Святитель Тихон, Патриарх Московский (Белавин Василий Иванович, 1865–1925) на Всероссийском Поместном Соборе 5 ноября 1917 г. был избран Патриархом. В 1922 г. арестован и находился под домашним арестом в московском Донском монастыре. Скончался 7 апреля 1925 г., погребен в Малом соборе Донского монастыря. В 1989 г. Русской Православной Церковью причислен к лику святых. В 1992 г. обретены его нетленные мощи, которые в настоящее время находятся в Донском монастыре.

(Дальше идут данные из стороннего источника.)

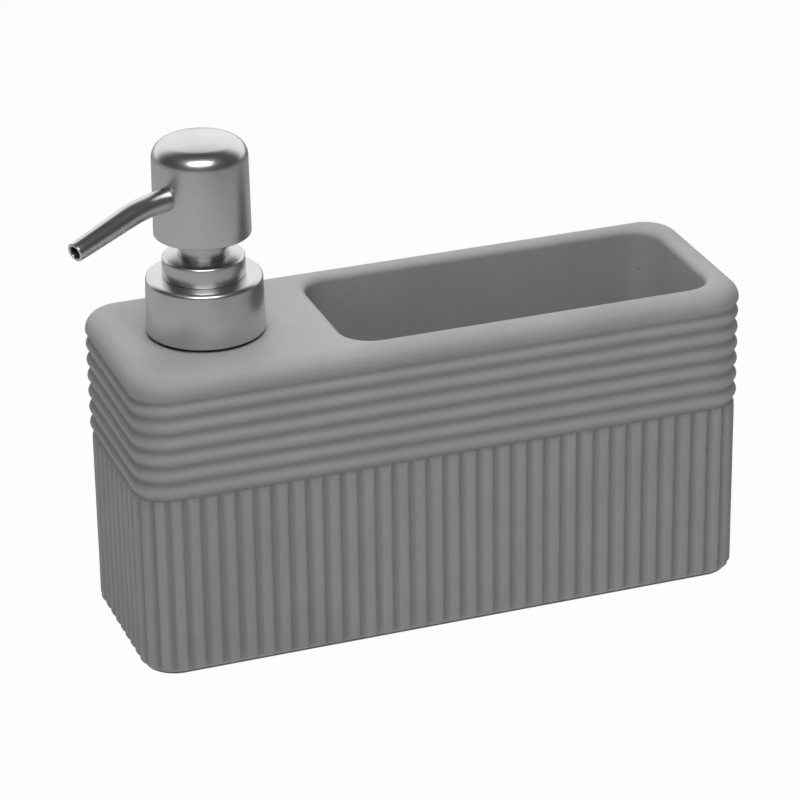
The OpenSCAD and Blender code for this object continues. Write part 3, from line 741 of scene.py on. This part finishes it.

Священноисповедник Георгий (протоиерей Коссов Георгий Алексеевич, 1855–1928), духовный сын прп. Амвросия Оптинского. С 1884 г., после священнической хиротонии, служил в Спасском храме с. Спас-Чекряк Болховского уезда Орловской губ. В начале XX столетия стал известен как прозорливец, чудотворец и молитвенник, отчитывал бесноватых. В с. Спас-Чекряк основал общину с приютом для детей-сирот и школой для мальчиков, построил каменный храм, странноприимный дом. После революции 1917 г. приход был закрыт, о. Георгия несколько раз арестовывали. Скончался 8 сентября 1928 г., похоронен у храма. После смерти почитание старца продолжалось, было собрано множество свидетельств чудотворений, совершенных по его предстательству. В августе 2000 г. на Юбилейном Архиерейском Соборе протоиерей Георгий Коссов был причислен к лику святых в чине священномученика, и в том же году были обретены его нетленные мощи. В настоящее время мощи сщмч. Георгия находятся в Спасо-Преображенском храме г. Болхова.
Монахиня Вера (Логинова) – насельница орловского Введенского монастыря до его закрытия в 20-е гг. XX в., бывшая генеральша. Была известна в Орле как юродивая и прозорливица.